Organizations that mature identity governance and privileged access management significantly reduce attack surface and lateral movement.

3. Treat Human Risk as a Strategic Control

Rather than relying on annual awareness programs, leading organizations are:

  • Running continuous awareness initiatives
  • Conducting phishing simulations
  • Tracking behavior-based risk indicators
  • Designing processes that reduce error-prone actions

Cybersecurity after 2025 recognizes that people are not the weakest link—they are the most targeted link.

4. Operationalize Incident Response and Crisis Readiness

In 2026, resilience depends heavily on how well incident response works under pressure.

Effective strategies include:

  • Practiced incident response playbooks
  • Clearly defined decision authority
  • Coordination across IT, legal, communications, and leadership
  • Regular tabletop and simulation exercises

Incident response maturity often determines the scale of impact and speed of recovery.
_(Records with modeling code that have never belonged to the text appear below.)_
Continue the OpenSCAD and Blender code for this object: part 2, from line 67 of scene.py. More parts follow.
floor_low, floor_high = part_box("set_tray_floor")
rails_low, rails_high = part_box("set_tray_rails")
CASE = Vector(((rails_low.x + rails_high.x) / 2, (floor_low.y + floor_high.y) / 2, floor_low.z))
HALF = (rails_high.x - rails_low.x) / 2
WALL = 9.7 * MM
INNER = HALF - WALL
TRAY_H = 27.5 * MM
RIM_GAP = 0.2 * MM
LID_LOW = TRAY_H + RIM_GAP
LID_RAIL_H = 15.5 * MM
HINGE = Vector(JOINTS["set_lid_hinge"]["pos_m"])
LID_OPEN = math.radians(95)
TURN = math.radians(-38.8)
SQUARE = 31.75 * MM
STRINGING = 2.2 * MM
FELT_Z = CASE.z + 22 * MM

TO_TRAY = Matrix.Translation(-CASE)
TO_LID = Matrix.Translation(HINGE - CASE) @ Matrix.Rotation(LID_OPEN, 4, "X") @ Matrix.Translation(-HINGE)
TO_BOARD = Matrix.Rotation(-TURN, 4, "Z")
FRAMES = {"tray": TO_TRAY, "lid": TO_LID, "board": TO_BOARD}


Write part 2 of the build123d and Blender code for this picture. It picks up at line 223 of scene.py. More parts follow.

5. Integrate Third-Party Risk into Core Strategy

Third-party access in a resilient 2026 strategy is:

  • Explicit and well-defined
  • Time-bound
  • Continuously monitored

Third-party risk management is no longer peripheral—it is integral to cyber resilience.

6. Align Cybersecurity with Business and Compliance Objectives

Cybersecurity strategies are increasingly aligned with:

  • ISO 27001 and ISO 27701 programs
  • SOC 2 readiness
  • Data protection and privacy regulations

This alignment ensures that cybersecurity strengthens business continuity, regulatory confidence, and stakeholder trust.

India’s Context: Why Resilience Matters Even More in 2026

For India, the need to rethink cybersecurity strategy is amplified by:

  • Rapid digital adoption
  • Expanding digital public infrastructure
  • Growth in fintech and digital payments
  • Heightened regulatory focus on data protection

Reports indicate that India experienced over 265 million cyberattacks in 2025, reflecting both the scale and sophistication of attacks targeting individuals and organizations alike.

Cyber resilience across government, BFSI, healthcare, and enterprise sectors will play a critical role in sustaining trust in India’s digital economy.

A Strategic Question for 2026 Leadership Teams

As organizations rethink cybersecurity after 2025, one question stands out:

If a major cyber incident occurs tomorrow, do we respond with clarity and coordination—or with improvisation?
That answer reveals the true state of resilience.

Conclusion: From Experience to Endurance

2025 provided experience—sometimes uncomfortable, often instructive.
2026 offers an opportunity to convert that experience into endurance.

Cybersecurity after 2025 is no longer about chasing threats. It is about building organizations that can withstand disruption, recover quickly, and continue operating with confidence.

The most resilient organizations in 2026 will not be those with the most tools, but those that rethought their strategy—quietly, deliberately, and ahead of the next incident.